Depends on the product or service. Sometimes the market will not suffer a raise in prices. So what happens is the business scales back on employees.
What happens when economic policy is determined by focusing on the few rather than all?
Consider: 85% of the best studies on raising minimum wage point to a loss of jobs following a minimum wage hike.
San Francisco's 15-year experiment in liberal labor policies has raised the compensation of low-wage workers 80 percent higher than the federal minimum wage without destroying jobs, according to a group of UC Berkeley economists.
San Francisco can provide a model for cities around the country that are considering boosting the minimum wage, said Ken Jacobs, chairman of UC Berkeley's Center for Labor Research and Education. He said the evidence also backs President Obama's call in his State of the Union address Tuesday for policies to reduce income inequality.

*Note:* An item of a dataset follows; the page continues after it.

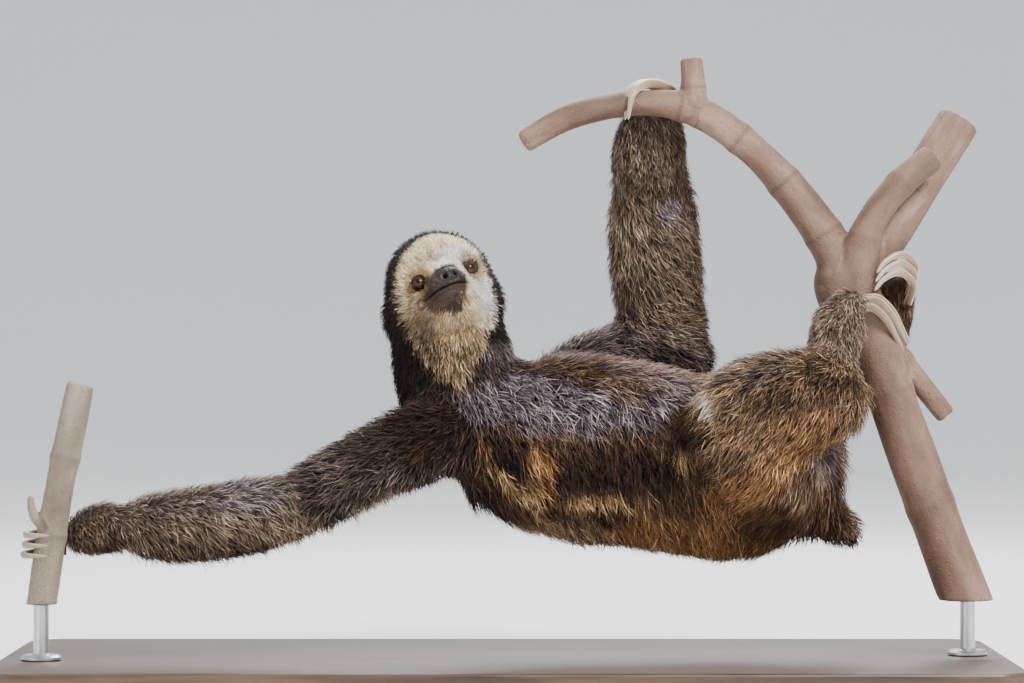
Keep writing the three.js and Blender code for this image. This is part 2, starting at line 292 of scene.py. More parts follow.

Higher wages and benefits reduced turnover and improved work performance rather than costing jobs, said Jacobs, one of the editors of a collection of studies on San Francisco's policies.
The evidence "makes a strong point, that people are not widgets," Jacobs said. "If I pay more for a hammer, the hammer performs the same way than if I paid less. But when you pay people differently, their performance changes."
Strange you believe that. San Francisco has the highest minimum wage in the US as well as sick leave benefits ... and their economy is doing very well. Just the opposite you suggest.
Strange you believe that. San Francisco has the highest minimum wage in the US as well as sick leave benefits ... and their economy is doing very well. Just the opposite you suggest.
Another example of me hoping that CTB will respond to questions/facts diametrically opposed to his point of view...and being disappointed.
Not going to happen. Alll he has to go by is the latest set of dnc talking points.